====== DATA EXCERPT

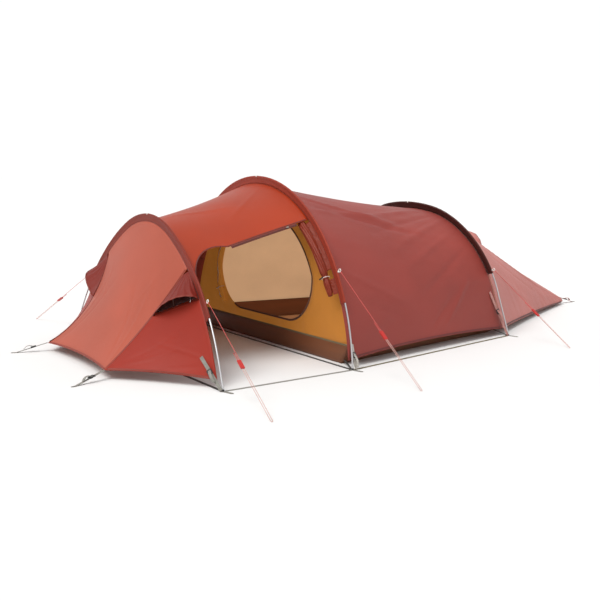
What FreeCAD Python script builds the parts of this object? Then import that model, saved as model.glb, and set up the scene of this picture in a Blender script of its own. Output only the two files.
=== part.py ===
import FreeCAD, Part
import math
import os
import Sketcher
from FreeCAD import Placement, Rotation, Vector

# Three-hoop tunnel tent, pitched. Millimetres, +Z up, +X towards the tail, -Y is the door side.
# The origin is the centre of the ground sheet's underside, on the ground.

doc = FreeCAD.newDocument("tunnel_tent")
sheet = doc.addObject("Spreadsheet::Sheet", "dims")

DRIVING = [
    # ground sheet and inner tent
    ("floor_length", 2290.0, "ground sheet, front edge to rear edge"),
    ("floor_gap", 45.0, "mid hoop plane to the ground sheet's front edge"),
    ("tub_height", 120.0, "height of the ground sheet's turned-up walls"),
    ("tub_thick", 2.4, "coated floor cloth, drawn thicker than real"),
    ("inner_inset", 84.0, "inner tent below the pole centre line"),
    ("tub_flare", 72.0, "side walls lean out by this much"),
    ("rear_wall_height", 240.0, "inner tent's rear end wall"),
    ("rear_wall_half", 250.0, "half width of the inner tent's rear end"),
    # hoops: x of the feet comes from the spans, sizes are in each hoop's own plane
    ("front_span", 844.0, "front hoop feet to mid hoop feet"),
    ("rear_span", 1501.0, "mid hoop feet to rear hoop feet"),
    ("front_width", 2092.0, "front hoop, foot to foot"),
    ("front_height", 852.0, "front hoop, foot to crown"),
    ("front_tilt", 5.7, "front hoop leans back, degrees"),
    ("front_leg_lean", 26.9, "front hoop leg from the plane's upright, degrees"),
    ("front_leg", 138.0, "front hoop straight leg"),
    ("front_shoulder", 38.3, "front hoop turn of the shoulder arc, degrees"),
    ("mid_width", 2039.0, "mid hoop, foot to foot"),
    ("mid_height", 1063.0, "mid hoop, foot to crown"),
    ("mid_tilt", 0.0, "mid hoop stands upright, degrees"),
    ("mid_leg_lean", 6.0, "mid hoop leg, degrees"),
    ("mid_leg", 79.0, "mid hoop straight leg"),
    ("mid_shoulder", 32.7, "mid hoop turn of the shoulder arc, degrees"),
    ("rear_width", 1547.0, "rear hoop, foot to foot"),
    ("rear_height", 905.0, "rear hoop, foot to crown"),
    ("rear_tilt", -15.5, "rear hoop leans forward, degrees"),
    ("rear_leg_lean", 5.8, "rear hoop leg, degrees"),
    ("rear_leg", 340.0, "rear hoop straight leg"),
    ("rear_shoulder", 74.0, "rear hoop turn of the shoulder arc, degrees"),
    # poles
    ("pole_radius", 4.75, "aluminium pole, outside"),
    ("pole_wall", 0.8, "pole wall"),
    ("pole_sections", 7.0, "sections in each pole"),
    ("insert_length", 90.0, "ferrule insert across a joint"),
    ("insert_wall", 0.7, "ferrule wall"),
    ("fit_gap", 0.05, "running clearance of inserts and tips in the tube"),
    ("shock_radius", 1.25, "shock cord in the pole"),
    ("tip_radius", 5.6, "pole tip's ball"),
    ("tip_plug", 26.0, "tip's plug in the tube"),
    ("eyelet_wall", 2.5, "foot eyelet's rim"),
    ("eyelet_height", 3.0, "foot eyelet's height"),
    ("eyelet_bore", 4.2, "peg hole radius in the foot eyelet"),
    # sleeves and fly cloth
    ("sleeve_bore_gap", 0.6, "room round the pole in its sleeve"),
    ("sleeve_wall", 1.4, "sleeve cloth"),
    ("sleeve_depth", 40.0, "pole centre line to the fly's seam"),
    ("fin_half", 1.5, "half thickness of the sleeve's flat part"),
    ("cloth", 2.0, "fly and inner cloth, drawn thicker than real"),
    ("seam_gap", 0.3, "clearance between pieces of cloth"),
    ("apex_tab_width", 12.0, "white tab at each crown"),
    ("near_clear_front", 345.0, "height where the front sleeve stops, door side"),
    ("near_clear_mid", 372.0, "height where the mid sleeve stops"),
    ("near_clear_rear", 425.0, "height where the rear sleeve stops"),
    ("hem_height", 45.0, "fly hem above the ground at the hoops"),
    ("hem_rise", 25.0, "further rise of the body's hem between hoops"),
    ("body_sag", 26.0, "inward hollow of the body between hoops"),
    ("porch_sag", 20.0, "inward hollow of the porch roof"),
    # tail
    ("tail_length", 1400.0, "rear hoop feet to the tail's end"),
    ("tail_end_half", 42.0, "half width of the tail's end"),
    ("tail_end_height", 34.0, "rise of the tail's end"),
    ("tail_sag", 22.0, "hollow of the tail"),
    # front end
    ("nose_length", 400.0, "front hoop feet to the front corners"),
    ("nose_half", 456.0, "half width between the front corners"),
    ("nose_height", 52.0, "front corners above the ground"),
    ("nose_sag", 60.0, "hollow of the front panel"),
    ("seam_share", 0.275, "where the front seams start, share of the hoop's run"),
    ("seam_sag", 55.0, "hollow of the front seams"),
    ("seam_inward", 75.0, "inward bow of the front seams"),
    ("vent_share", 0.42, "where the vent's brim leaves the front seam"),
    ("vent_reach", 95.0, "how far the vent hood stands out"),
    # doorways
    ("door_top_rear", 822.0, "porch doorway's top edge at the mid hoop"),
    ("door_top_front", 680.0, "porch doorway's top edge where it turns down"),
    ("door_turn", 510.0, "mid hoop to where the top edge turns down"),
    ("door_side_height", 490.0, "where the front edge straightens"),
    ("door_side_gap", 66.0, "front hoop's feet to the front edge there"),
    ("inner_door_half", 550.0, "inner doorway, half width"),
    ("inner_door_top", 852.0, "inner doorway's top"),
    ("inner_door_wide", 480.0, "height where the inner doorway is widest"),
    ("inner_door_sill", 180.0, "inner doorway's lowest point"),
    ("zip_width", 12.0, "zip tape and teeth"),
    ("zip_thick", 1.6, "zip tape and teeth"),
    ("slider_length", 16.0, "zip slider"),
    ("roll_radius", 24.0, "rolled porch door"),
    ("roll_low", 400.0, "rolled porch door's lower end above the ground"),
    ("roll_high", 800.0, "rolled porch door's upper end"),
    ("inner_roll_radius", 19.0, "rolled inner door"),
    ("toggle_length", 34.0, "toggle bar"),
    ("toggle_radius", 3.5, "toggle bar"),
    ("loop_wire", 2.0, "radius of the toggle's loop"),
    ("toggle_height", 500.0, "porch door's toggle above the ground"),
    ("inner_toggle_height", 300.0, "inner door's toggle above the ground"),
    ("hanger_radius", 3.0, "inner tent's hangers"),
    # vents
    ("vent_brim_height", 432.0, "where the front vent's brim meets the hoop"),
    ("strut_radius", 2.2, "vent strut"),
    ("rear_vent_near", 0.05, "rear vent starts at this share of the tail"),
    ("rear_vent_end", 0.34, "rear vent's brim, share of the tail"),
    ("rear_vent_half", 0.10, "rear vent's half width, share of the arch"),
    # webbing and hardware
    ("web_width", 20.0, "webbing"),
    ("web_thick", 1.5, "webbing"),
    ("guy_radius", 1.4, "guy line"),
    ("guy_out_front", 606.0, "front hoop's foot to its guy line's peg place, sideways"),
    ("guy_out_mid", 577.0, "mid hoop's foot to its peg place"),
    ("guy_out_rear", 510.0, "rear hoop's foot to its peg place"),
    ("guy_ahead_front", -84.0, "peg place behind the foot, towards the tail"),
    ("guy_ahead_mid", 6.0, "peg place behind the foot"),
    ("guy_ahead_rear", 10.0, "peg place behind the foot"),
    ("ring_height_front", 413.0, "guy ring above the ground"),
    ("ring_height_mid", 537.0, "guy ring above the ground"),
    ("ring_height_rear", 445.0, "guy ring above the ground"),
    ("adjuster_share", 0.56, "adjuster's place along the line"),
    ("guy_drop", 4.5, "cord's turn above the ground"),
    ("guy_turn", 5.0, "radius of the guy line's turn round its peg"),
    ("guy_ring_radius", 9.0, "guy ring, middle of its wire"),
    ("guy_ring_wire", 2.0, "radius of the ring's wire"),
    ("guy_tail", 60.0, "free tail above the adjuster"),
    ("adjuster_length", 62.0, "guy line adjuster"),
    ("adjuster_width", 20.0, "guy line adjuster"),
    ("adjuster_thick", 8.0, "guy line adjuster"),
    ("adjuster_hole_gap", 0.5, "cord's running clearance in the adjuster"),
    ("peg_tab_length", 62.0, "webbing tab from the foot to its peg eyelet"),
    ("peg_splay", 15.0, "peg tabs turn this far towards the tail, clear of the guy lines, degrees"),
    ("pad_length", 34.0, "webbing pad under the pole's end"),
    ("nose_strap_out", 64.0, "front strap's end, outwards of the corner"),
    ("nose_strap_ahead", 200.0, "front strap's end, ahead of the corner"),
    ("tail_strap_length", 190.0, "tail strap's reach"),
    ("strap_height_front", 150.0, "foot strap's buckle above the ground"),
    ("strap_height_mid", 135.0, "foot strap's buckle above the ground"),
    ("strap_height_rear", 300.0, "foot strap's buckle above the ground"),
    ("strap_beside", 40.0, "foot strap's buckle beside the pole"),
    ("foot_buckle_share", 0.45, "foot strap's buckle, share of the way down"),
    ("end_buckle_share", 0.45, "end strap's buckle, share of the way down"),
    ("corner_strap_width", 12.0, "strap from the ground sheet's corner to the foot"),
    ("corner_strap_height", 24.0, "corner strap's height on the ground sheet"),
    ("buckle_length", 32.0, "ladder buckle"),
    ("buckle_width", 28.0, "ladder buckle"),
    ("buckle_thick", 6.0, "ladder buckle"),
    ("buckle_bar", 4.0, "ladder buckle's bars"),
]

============

## TASK GOAL
Only the lines from the start of the data to the line holding "from FreeCAD import" are wanted; return them exactly, both ends included.

## EXERCISE OUTPUT
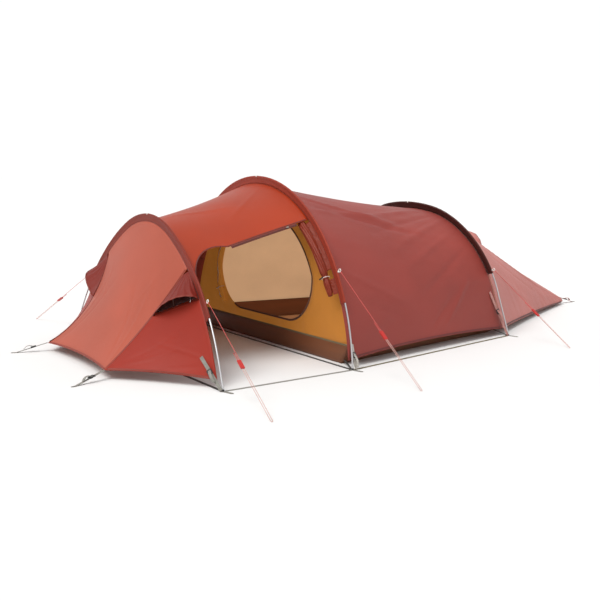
What FreeCAD Python script builds the parts of this object? Then import that model, saved as model.glb, and set up the scene of this picture in a Blender script of its own. Output only the two files.
=== part.py ===
import FreeCAD, Part
import math
import os
import Sketcher
from FreeCAD import Placement, Rotation, Vector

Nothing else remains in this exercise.